The raging mob of my opening scene all either trained in Australia under the newly announced leadership program or trained in the recipient country through a beefed-up good governance program, and all set on the downfall of their Prime Minister is but one possible scenario.
Consider a few more. Alfredo Reinado, the charismatic young soldier at the centre of a group of military insurrectionists in East Timor, has spent a significant amount of time in Australia at the pleasure of Her Majesty’s Australian Government most recently, being trained at the Australian Command and Staff College in Canberra. How will his government and people see him and his connection with Australia when the present troubles subside? Such issues are likely to continue to dog our regional relations if Australia pursues this expanding foreign policy focus.
The Regional Assistance Mission to the Solomons Islands (RAMSI), which began as Operation Helpem Fren in July 2003, was a response to the growing civil unrest fuelled by ethnic conflict that had been growing in the Solomons for over a decade. Previous requests to Australia from the Solomon Islands Government (SIG) for assistance had been refused although, what impact an earlier intervention would have had is now a moot point. To Australia’s credit, a long-term approach was taken from the beginning. However, while the first phase of removing weapons was very successful, the longer-term aim of maintaining the peace has proved more difficult, as the recent riots in Honiara illustrate. Whilst the latest election was deemed to be free and fair, the real wrangling began in the rush to be PM. Relations between Australia and SIG now appear very strained.
Thanks to Sean Leahy. |
Fresh from the success of the initial stages of RAMSI, Foreign Minister Downer announced an intervention in PNG via the Enhanced Co-operation Program (ECP). A well-intentioned though badly thought-out strategy, the ECP mirrored the worst kind of ‘aid’ practice. Designed in Australia, outside of the organisation with the development mandate and by those with little experience of operating in PNG, the ECP was resisted by the PNG Government.
Threatened with the of loss of their aid program and 20 per cent of their Budget the PNG Government was forced to relent. Finally, the ECP came to grief on the rocky shores of the PNG High Court, which found the ‘indemnity from prosecution’ clause that the Australian Federal Police were demanding to be unconstitutional. Hence the police, already deployed and active, were flown home. Tens of millions of Aussie taxpayer dollars were wasted and relations between the two governments were heavily strained.
Early in 2006, a boatload of West Papuans landed on the Queensland coast, propelling the issue of human rights abuses in West Papua onto the front pages of newspapers around the region and garnering much public support from ordinary Australians. In the process, the courageous navigators upended the warm fuzzy boat of bilateral relations that had been developing between Jakarta and Canberra.
Meanwhile, back in East Timor, where a split appears to have emerged in the top leadership, the self-appointed Regional Sheriff has again been called in to assist. The Australian Government has firmly sided with the popular President, Xanana Gusmao, but the resilient Prime Minister Mari Alkatiri seems not so keen to shift. If Alkatiri stays put, this will create further tensions in relations between the two governments.

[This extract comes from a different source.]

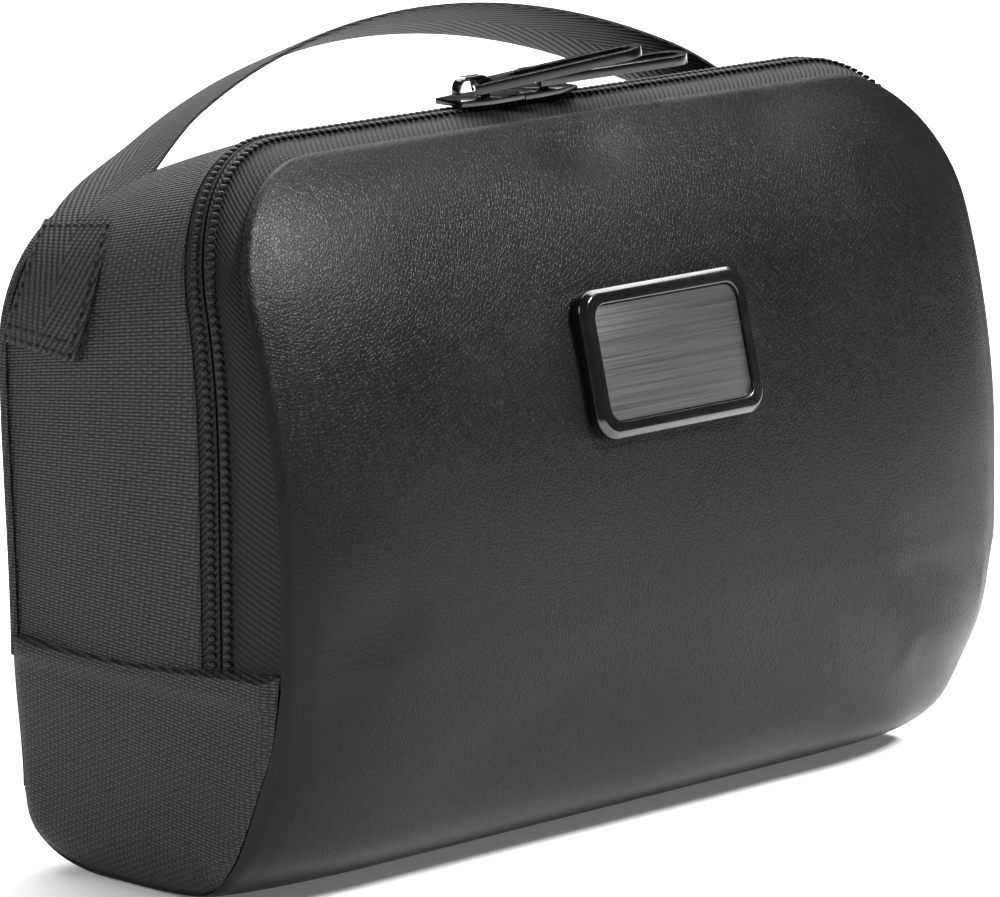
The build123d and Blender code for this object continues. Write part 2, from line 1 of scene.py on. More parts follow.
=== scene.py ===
"""Looks of the hanging toiletry bag: grained leather front, woven nylon sides, webbing strap, black zip."""

import sys

import json
import logging
import math
from dataclasses import dataclass
from enum import Enum

import bmesh
import bpy
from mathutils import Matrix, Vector

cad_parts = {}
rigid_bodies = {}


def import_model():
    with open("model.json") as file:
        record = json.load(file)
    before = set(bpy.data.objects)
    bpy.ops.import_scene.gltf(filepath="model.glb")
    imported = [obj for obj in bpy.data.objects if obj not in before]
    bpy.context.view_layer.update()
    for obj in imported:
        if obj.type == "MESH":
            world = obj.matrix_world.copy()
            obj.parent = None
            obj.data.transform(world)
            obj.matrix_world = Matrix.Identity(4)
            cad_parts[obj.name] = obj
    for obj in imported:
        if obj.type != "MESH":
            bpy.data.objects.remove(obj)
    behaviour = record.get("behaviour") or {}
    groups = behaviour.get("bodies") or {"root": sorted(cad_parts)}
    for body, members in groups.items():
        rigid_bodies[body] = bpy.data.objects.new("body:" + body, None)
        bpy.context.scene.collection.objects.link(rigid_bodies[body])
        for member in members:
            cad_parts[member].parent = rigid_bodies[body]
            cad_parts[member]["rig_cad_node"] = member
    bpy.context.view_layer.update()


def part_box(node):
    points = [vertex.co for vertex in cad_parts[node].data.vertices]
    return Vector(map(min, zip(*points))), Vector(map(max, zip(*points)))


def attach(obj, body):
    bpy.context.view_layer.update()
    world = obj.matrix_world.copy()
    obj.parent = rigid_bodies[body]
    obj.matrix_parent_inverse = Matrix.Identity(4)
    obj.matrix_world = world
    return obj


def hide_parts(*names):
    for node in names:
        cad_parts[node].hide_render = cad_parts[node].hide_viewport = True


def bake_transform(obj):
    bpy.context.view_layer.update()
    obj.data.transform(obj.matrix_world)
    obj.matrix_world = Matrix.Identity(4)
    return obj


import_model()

log = logging.getLogger("toiletry_bag")

MM = 0.001
HINGE_Z = 57.0  # the front folds here, and the zip ends
SEAM_TOP = 177.0
RIDGE_TOP = 180.6
SIDE = 127.3  # half width at the leather's seam
MIDDLE = Vector((0.0, -8.0, 88.0))  # middle of the bag, which every panel faces away from
NARROWEST_SHEET = 10.5  # narrower cloth is a tape

Point = tuple[float, float, float]
Path = list[Point]


class Slot(str, Enum):
    """Names of the record's material slots."""

    LEATHER = "grained_leather"
    NYLON = "ballistic_nylon"
    LINING = "lining_twill"
    BINDING = "binding_tape"
    ELASTIC = "elastic_band"
    MESH = "pocket_mesh"
    TAPE = "zip_tape"
    COIL = "zip_coil"
    WEBBING = "strap_webbing"
    METAL = "black_metal"
    PLATE = "brushed_plate"


class Hold(str, Enum):
    """How a sheet of cloth is held."""

    STRETCHED = "stretched"
    GATHERED = "gathered"
    HUNG = "hung"


# ---- Small geometry ------------------------------------------------------------------------------


def rgb(colour: str) -> tuple[float, float, float, float]:
    """Turns an sRGB hex colour into linear light.

    Args:
        colour: Six hex digits with a leading #.

    Returns:
        Linear red, green, blue and an alpha of one.
    """
    parts = [int(colour[i : i + 2], 16) / 255 for i in (1, 3, 5)]
    low, high = [p / 12.92 for p in parts], [((p + 0.055) / 1.055) ** 2.4 for p in parts]
    return (*[a if p <= 0.04045 else b for p, a, b in zip(parts, low, high)], 1.0)


def mix(a: float, b: float, t: float) -> float:
    """Returns the value a share t of the way from a to b."""
    return a + (b - a) * t


def ease(t: float) -> float:
    """Returns a smooth step of t, held between 0 and 1."""
    t = min(max(t, 0.0), 1.0)
    return t * t * (3 - 2 * t)


def rounded(distance: float, reach: float) -> float:
    """How full a puffed panel is at a distance from its seam.

    Args:
        distance: Distance in from the seam.
        reach: Distance at which the panel is at its fullest.

    Returns:
        A share from 0 at the seam to 1.
    """
    t = min(max(distance / reach, 0.0), 1.0)
    return math.sqrt(max(0.0, 1 - (1 - t) ** 2))


def spline(points: list[tuple[float, ...]], step: float) -> list[tuple[float, ...]]:
    """Runs a smooth line through given points.

    Args:
        points: The points that it passes through, of any dimension.
        step: Rough distance between the points returned.

    Returns:
        Points along the line, the first and last kept.
    """
    ends = [points[0], *points, points[-1]]
    made = []
    for a, b, c, d in zip(ends, ends[1:], ends[2:], ends[3:]):
        count = max(1, round(math.dist(b, c) / step))
        for i in range(count):
            t = i / count
            made.append(
                tuple(
                    0.5 * (2 * q + (r - p) * t + (2 * p - 5 * q + 4 * r - s) * t**2 + (3 * q - p - 3 * r + s) * t**3)
                    for p, q, r, s in zip(a, b, c, d)
                )
            )
    return [*made, points[-1]]


def seam_y(z: float) -> float:
    """Returns the depth of the leather's side seam at a height over the hinge."""
    return -52.3 + 0.0027 * max(z - 80, 0) ** 2


def chain_y(z: float) -> float:
    """Returns the depth of the zip's middle at a height."""
    return -32.8 + 0.0000293 * max(z - 95, 0) ** 3


# ---- Meshes --------------------------------------------------------------------------------------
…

See a pattern emerging? Australia’s continual bilateral interventions in the region have made us few friends in the governments of any of the countries where we’ve intervened. While there are always conflicts in international relations, our current record seems to suggest we are doing something very wrong.
A key failing of Australia’s international interventions has been the tacit nature of the multilateral support we have garnered. There were several other (token) countries involved in RAMSI, none were involved in the PNG ECP fiasco, and now there is little real outside support in East Timor. While such an approach reflects the USA’s increasing preference for unilateral engagement, failing to utilise international frameworks and institutions leaves us very vulnerable should things go wrong as they often do.
The new approach promoted by the White Paper on Aid will not deliver stability in our region. The idea that development flows from economic growth does not have a great track record, particularly in terms of equity and key tensions remain around Australia’s promotion of economic growth as the main objective
of its aid program. At the same time, the good governance agenda continues to create tensions, particularly with those currently in power. These tenets will continue to promote suspicion among aid recipients.
To ensure long-term stability in our immediate region we need to work harder on improving the multilateral relationships that already exist. Prevention is always preferable to reacting to disasters and, again, the White Paper does little to move Australia onto the front foot in this regard. Where prevention fails, our interventions need to be auspiced by the UN and not prone to the vagaries of political whim, as they are today.
As Hugh White said at a recent PNG update for the Lowy Institute ‘multilateralism is a pain in the arse’ but it really is the only sustainable alternative.